Large subgroups of fusion systems and localities

TL;DR

This paper explores how large p-subgroups influence the structure and classification of fusion systems and localities, extending group-theoretic concepts to these categorical frameworks.

Contribution

It introduces new definitions of large subgroups within fusion systems and localities, and analyzes their properties and relations, linking classification results to these structures.

Findings

Defined large subgroups for fusion systems and localities

Showed the correspondence of large subgroups under the fusion-locality relation

Provided a new characterization of the 2-fusion system of Aut(G2(3))

Abstract

Saturated fusion systems are categories modeling properties of conjugacy of p-subgroups in finite groups. It was shown by Chermak that they correspond nicely to group-like structures called localities. In this paper we start to explore how concepts and results from a program of Meierfrankenfeld, Stellmacher and Stroth, aiming to reprove and generalize parts of the classification of the finite simple groups, translate to fusion systems and localities. Central in the program is the notion of a large $p$-subgroup. The presence of a large $p$-subgroup in a finite group turns out to be strong enough information to nearly classify the entire $p$-local structure, while also accommodating a very large class of groups of interest including many groups of Lie type in defining characteristic $p$. Utilizing the group-theoretical definition of a large $p$-subgroup as a blueprint, we define large subgroups of fusion systems and localities. We then analyze how the three definitions relate to each other, showing in particular that the newly defined notions behave well under the correspondence between saturated fusion systems and localities with certain properties.
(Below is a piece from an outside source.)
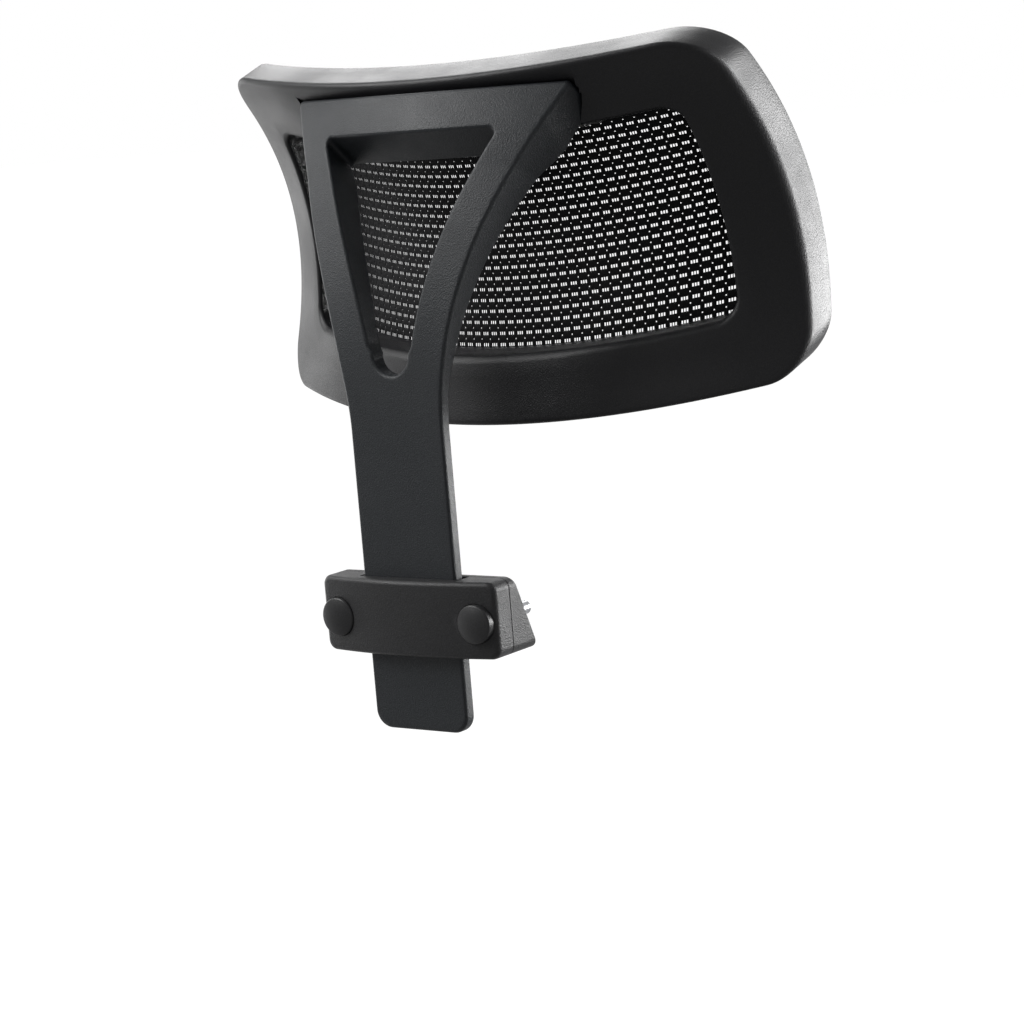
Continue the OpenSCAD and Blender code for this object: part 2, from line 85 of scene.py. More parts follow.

We further proceed with an example of how classification results from the program of Meierfrankenfeld et.al. translate to fusion systems and localities. In more detail, we give a new characterization of the $2$-fusion system of $\operatorname{Aut}(\operatorname{G}_2(3))$ following the strategy in a paper of Meierfrankenfeld and Stroth, where the group $\operatorname{Aut}(\operatorname{G}_2(3))$ is characterized in a similar fashion.